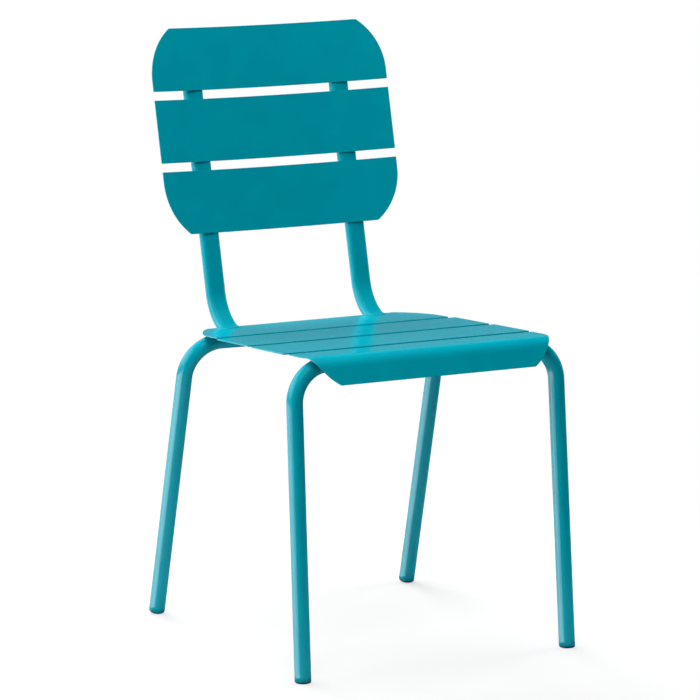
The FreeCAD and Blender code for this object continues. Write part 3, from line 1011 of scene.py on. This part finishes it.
def notch_line(seat, back, sheet, tube):
    """Line round an upright where it comes up through the rear slat, across and along.

    Where the tube has turned by a, the slat's top crosses its section at a depth
    d = (t + h - R (1 - cos a)) / cos a from its centre line, (R - d) sin a past the start of
    the bend and flat + sqrt(h² - d²) from its middle. The line runs up one side, across the
    front, where d = h, and down the other."""
    full_turn = math.pi / 2.0 - sheet.back_lean + seat.slope
    bend = tube.upright_bend_radius
    start = upright_root(seat, back, sheet, tube) - bend * math.tan(full_turn / 2.0)
    half = tube.oval_half_depth
    cover = sheet.thickness + half
    first_turn = math.acos((bend - cover) / (bend - half))
    turns = np.linspace(first_turn, NOTCH_TURN, 400)
    depth = np.clip((cover - bend * (1.0 - np.cos(turns))) / np.cos(turns), -half, half)
    past = (bend - depth) * np.sin(turns)
    kept = past < seat.rear_edge("seat_slat_rear") - start
    side = (tube.oval_flat + np.sqrt(half ** 2 - depth ** 2))[kept]
    past = past[kept]
    front = np.linspace(-tube.oval_flat, tube.oval_flat, 40)[1:-1]
    across = np.concatenate([-side[::-1], front, side])
    along = start + np.concatenate([past[::-1], np.full(len(front), past[0]), past])
    return across, along


def notch_beads(seat, back, sheet, tube, fittings):
    """Beads round the uprights where they come up through the rear slat."""
    across, along = even_steps(*notch_line(seat, back, sheet, tube), 180)
    level = -NOTCH_SINK * fittings.bead_radius
    radius = NOTCH_SHARE * fittings.joint_bead_radius
    lines = [seat.points(side * upright_x() + across, along, level) for side in SIDES.values()]
    return [bead_shell(line, seat.up, radius, fittings) for line in lines]


class CHAIR_OT_weld_beads(bpy.types.Operator):
    """Make the weld beads, one piece for each family of joints"""

    bl_idname = "chair.weld_beads"
    bl_label = "Weld beads"

    def execute(self, context):
        sheet = context.scene.chair_sheet
        tube = context.scene.chair_tube
        fittings = context.scene.chair_fittings
        seat = SeatPlane()
        back = BackPlane(sheet)
        families = {
            "seat_rail_welds": rail_beads(seat, sheet, tube, fittings),
            "crossbar_welds": crossbar_beads(seat, sheet, tube, fittings),
            "back_slat_welds": back_beads(back, sheet, tube, fittings),
            "frame_joint_welds": joint_beads(seat, sheet, tube, fittings),
            "upright_notch_welds": notch_beads(seat, back, sheet, tube, fittings)}
        for node, shells in families.items():
            add_piece(node + "_beads", shells, COAT, [node])
        return {"FINISHED"}


# Finishes

def new_material(name):
    """The emptied node tree of a new material."""
    material = bpy.data.materials.new(name)
    material.use_nodes = True
    material.node_tree.nodes.clear()
    return material.node_tree


def noise_on_object(tree, size, detail):
    """Noise on the piece's own coordinates with features of a real size in metres."""
    place = add_node(tree, "ShaderNodeTexCoord")
    return add_node(tree, "ShaderNodeTexNoise", links={"Vector": place.outputs["Object"]},
                    values={"Scale": 1.0 / size, "Detail": detail, "Roughness": 0.5})


def powder_coat(finish):
    """Polyester powder sprayed dry on steel and baked.

    It melts into a satin skin with a faint orange peel, so highlights have soft edges, and
    the colour deepens a little where the skin is thicker. The real waves are finer than a
    pixel of the render, so they are drawn a little coarser."""
    tree = new_material(COAT[0])
    mottle = noise_on_object(tree, finish.mottle_size, 3.0)
    blend = add_node(tree, "ShaderNodeMapRange", links={"Value": mottle.outputs["Fac"]},
                     values=MOTTLE_LIMITS)
    tint = add_node(tree, "ShaderNodeMix", data_type="RGBA",
                    links={0: blend.outputs["Result"]},
                    values={6: (*finish.coat_colour, 1.0), 7: (*finish.coat_deep_colour, 1.0)})
    gloss = add_node(tree, "ShaderNodeMapRange", links={"Value": mottle.outputs["Fac"]},
                     values={**GLOSS_LIMITS, "To Min": finish.coat_roughness - GLOSS_SPREAD,
                             "To Max": finish.coat_roughness + GLOSS_SPREAD})
    peel = noise_on_object(tree, finish.peel_size, 1.0)
    bump = add_node(tree, "ShaderNodeBump", links={"Height": peel.outputs["Fac"]},
                    values={"Strength": 1.0, "Distance": finish.peel_depth})
    shader = add_node(tree, "ShaderNodeBsdfPrincipled",
                      links={"Base Color": tint.outputs[2], "Roughness": gloss.outputs["Result"],
                             "Normal": bump.outputs["Normal"]},
                      values={"IOR": POLYMER_IOR, "Specular IOR Level": finish.coat_specular})
    add_node(tree, "ShaderNodeOutputMaterial", links={"Surface": shader.outputs["BSDF"]})


def glide_plastic(finish):
    """Polyethylene moulded black in a spark-eroded mould, which leaves a fine matt grain."""
    tree = new_material(PLASTIC[0])
    grain = noise_on_object(tree, finish.grain_size, 2.0)
    bump = add_node(tree, "ShaderNodeBump", links={"Height": grain.outputs["Fac"]},
                    values={"Strength": 1.0, "Distance": finish.grain_depth})
    tone = add_node(tree, "ShaderNodeMapRange", links={"Value": grain.outputs["Fac"]},
                    values=GRAIN_TONES)
    black = add_node(tree, "ShaderNodeVectorMath", operation="SCALE",
                     links={"Scale": tone.outputs["Result"]},
                     values={0: tuple(finish.plastic_colour)})
    shader = add_node(tree, "ShaderNodeBsdfPrincipled",
                      links={"Base Color": black.outputs["Vector"],
                             "Normal": bump.outputs["Normal"]},
                      values={"IOR": POLYMER_IOR, "Roughness": finish.plastic_roughness})
    add_node(tree, "ShaderNodeOutputMaterial", links={"Surface": shader.outputs["BSDF"]})


class CHAIR_OT_finishes(bpy.types.Operator):
    """Make the powder coat and the plastic"""

    bl_idname = "chair.finishes"
    bl_label = "Finishes"

    def execute(self, context):
        finish = context.scene.chair_finish
        powder_coat(finish)
        glide_plastic(finish)
        return {"FINISHED"}


# Studio

def on_rays(tree, *kinds):
    """One for rays of any of these kinds, nought for others."""
    path = add_node(tree, "ShaderNodeLightPath")
    found = path.outputs[kinds[0]]
    for kind in kinds[1:]:
        found = add_node(tree, "ShaderNodeMath", operation="MAXIMUM",
                         links={0: found, 1: path.outputs[kind]}).outputs[0]
    return found


def window(tree, value, low, high, blur):
    """One where the value lies between two limits, nought outside, over a soft edge."""
    edges = {}
    for socket, (limit, before, after) in enumerate(((low, 0.0, 1.0), (high, 1.0, 0.0))):
        edge = add_node(tree, "ShaderNodeMapRange", interpolation_type="SMOOTHSTEP",
                        links={"Value": value},
                        values={"From Min": limit - blur, "From Max": limit + blur,
                                "To Min": before, "To Max": after})
        edges[socket] = edge.outputs["Result"]
    return add_node(tree, "ShaderNodeMath", operation="MULTIPLY", links=edges).outputs[0]


def floor_paint(studio):
    """Matt white paint, which fades to nothing at the floor's rim.

    The camera sees a flat white with a share of the real light and shadow. The chair gets the
    light that such paint throws back."""
    tree = new_material(FLOOR_PAINT)
    seen = on_rays(tree, "Is Camera Ray", "Is Glossy Ray", "Is Transmission Ray")
    white = add_node(tree, "ShaderNodeEmission", values={"Strength": studio.floor_white})
    shade = add_node(tree, "ShaderNodeBsdfDiffuse", values={"Color": grey(studio.floor_shade)})
    shaded = add_node(tree, "ShaderNodeAddShader", links={0: white.outputs[0], 1: shade.outputs[0]})
    paint = add_node(tree, "ShaderNodeBsdfDiffuse", values={"Color": grey(studio.floor_bounce)})
    mix = add_node(tree, "ShaderNodeMixShader",
                   links={0: seen, 1: paint.outputs[0], 2: shaded.outputs[0]})
    place = add_node(tree, "ShaderNodeTexCoord")
    distance = add_node(tree, "ShaderNodeVectorMath", operation="LENGTH",
                        links={0: place.outputs["Object"]})
    fade = add_node(tree, "ShaderNodeMapRange", interpolation_type="SMOOTHSTEP",
                    links={"Value": distance.outputs["Value"]},
                    values={"From Min": FADE_START * studio.floor_radius,
                            "From Max": studio.floor_radius})
    clear = add_node(tree, "ShaderNodeBsdfTransparent")
    rim = add_node(tree, "ShaderNodeMixShader",
                   links={0: fade.outputs["Result"], 1: mix.outputs[0], 2: clear.outputs[0]})
    add_node(tree, "ShaderNodeOutputMaterial", links={"Surface": rim.outputs[0]})


def studio_floor(studio):
    """Floor that fades into the white room. The coat mirrors the room and not the floor."""
    half = FLOOR_MARGIN * studio.floor_radius
    corners = [(-half, -half, 0.0), (half, -half, 0.0), (half, half, 0.0), (-half, half, 0.0)]
    mesh = bpy.data.meshes.new("studio_floor")
    mesh.from_pydata(corners, [], [(0, 1, 2, 3)])
    floor = bpy.data.objects.new("studio_floor", mesh)
    bpy.context.scene.collection.objects.link(floor)
    floor.visible_glossy = False
    floor_paint(studio)
    mesh.materials.append(bpy.data.materials[FLOOR_PAINT])


def room_light(tree, studio):
    """Brightness of the room in each direction: the sum of its parts, dark elsewhere."""
    place = add_node(tree, "ShaderNodeTexCoord")
    parts = add_node(tree, "ShaderNodeSeparateXYZ", links={0: place.outputs["Generated"]})
    turn = add_node(tree, "ShaderNodeMath", operation="ARCTAN2",
                    links={0: parts.outputs["X"], 1: parts.outputs["Y"]}).outputs[0]
    height = add_node(tree, "ShaderNodeMath", operation="ARCSINE",
                      links={0: parts.outputs["Z"]}).outputs[0]
    total = add_node(tree, "ShaderNodeValue").outputs[0]
    total.default_value = 0.0
    for name, (turns, heights, blur) in ROOM_PARTS.items():
        across = window(tree, turn, *(math.radians(limit) for limit in (*turns, blur)))
        upright = window(tree, height, *(math.radians(limit) for limit in (*heights, blur)))
        both = add_node(tree, "ShaderNodeMath", operation="MULTIPLY", links={0: across, 1: upright})
        total = add_node(tree, "ShaderNodeMath", operation="MULTIPLY_ADD",
                         links={0: both.outputs[0], 2: total},
                         values={1: getattr(studio, name)}).outputs[0]
    return total


def studio_room(studio):
    """Room that the coat mirrors: a backdrop, a low bounce board and a card on the left.

    The rest is dark, so that the coat keeps its colour where it faces the camera. The camera
    sees plain white all round."""
    world = bpy.data.worlds.new("studio_room")
    bpy.context.scene.world = world
    world.use_nodes = True
    tree = world.node_tree
    tree.nodes.clear()
    light = add_node(tree, "ShaderNodeBackground", links={"Strength": room_light(tree, studio)},
                     values={"Color": grey(1.0)})
    white = add_node(tree, "ShaderNodeBackground", values={"Color": grey(1.0), "Strength": 1.0})
    seen = on_rays(tree, "Is Camera Ray", "Is Transmission Ray")
    mix = add_node(tree, "ShaderNodeMixShader",
                   links={0: seen, 1: light.outputs[0], 2: white.outputs[0]})
    add_node(tree, "ShaderNodeOutputWorld", links={"Surface": mix.outputs[0]})


def softbox(name, turn, height, distance, level):
    """Square lamp that faces the chair and lights a white card facing it to this level.

    It has no mirror image in the coat, which shows the room instead."""
    turn = math.radians(turn)
    height = math.radians(height)
    out = Vector((-math.sin(turn) * math.cos(height), -math.cos(turn) * math.cos(height),
                  math.sin(height)))
    light = bpy.data.lights.new(name, "AREA")
    light.shape = "SQUARE"
    light.size = SOFTBOX_WIDTH
    light.energy = 4.0 * math.pi * level * distance ** 2
    lamp = bpy.data.objects.new(name, light)
    lamp.location = LAMP_AIM + out * distance
    lamp.rotation_euler = out.to_track_quat("Z", "Y").to_euler()
    lamp.visible_camera = False
    lamp.visible_glossy = False
    bpy.context.scene.collection.objects.link(lamp)


def studio_camera(studio):
    """Camera that looks at the chair from its front left, slightly from above."""
    camera = bpy.data.objects.new("studio_camera", bpy.data.cameras.new("studio_camera"))
    camera.data.sensor_width = SENSOR_WIDTH
    camera.data.lens = studio.camera_lens
    camera.location = studio.camera_place
    camera.rotation_euler = (math.pi / 2.0 - studio.camera_pitch, 0.0, -studio.camera_turn)
    bpy.context.scene.collection.objects.link(camera)
    bpy.context.scene.camera = camera


class CHAIR_OT_stage(bpy.types.Operator):
    """Make the floor, the room, the lights and the camera"""

    bl_idname = "chair.stage"
    bl_label = "Studio"

    def execute(self, context):
        studio = context.scene.chair_studio
        studio_camera(studio)
        studio_floor(studio)
        studio_room(studio)
        for name, place in SOFTBOXES.items():
            softbox(name + "_softbox", *place, getattr(studio, name + "_light"))
        context.scene.view_settings.view_transform = "Standard"
        return {"FINISHED"}


class CHAIR_PT_panel(bpy.types.Panel):
    """Lists the steps that make the chair and the values that they read"""

    bl_idname = "CHAIR_PT_panel"
    bl_label = "Garden chair"
    bl_space_type = "VIEW_3D"
    bl_region_type = "UI"
    bl_category = "Chair"

    def draw(self, context):
        for operator in OPERATORS:
            self.layout.operator(operator.bl_idname)
        for name, group in GROUPS.items():
            box = self.layout.box()
            box.label(text=group.__doc__)
            for prop in group.__annotations__:
                box.prop(getattr(context.scene, name), prop)


OPERATORS = (CHAIR_OT_finishes, CHAIR_OT_seat_slats, CHAIR_OT_back_slats, CHAIR_OT_leg_arches,
             CHAIR_OT_rails_and_uprights, CHAIR_OT_glides_and_caps, CHAIR_OT_weld_beads,
             CHAIR_OT_stage)
CLASSES = (*GROUPS.values(), *OPERATORS, CHAIR_PT_panel)


def register():
    for item in CLASSES:
        bpy.utils.register_class(item)
    for name, group in GROUPS.items():
        setattr(bpy.types.Scene, name, bpy.props.PointerProperty(type=group))


def unregister():
    for name in GROUPS:
        delattr(bpy.types.Scene, name)
    for item in reversed(CLASSES):
        bpy.utils.unregister_class(item)


def main():
    register()
    bpy.ops.chair.finishes()
    bpy.ops.chair.seat_slats()
    bpy.ops.chair.back_slats()
    bpy.ops.chair.leg_arches()
    bpy.ops.chair.rails_and_uprights()
    bpy.ops.chair.glides_and_caps()
    bpy.ops.chair.weld_beads()
    bpy.ops.chair.stage()


if __name__ == "__main__":
    main()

» **Set exercise**
Determine the number of lines containing "this". Write only that number.

» **Correct response**
2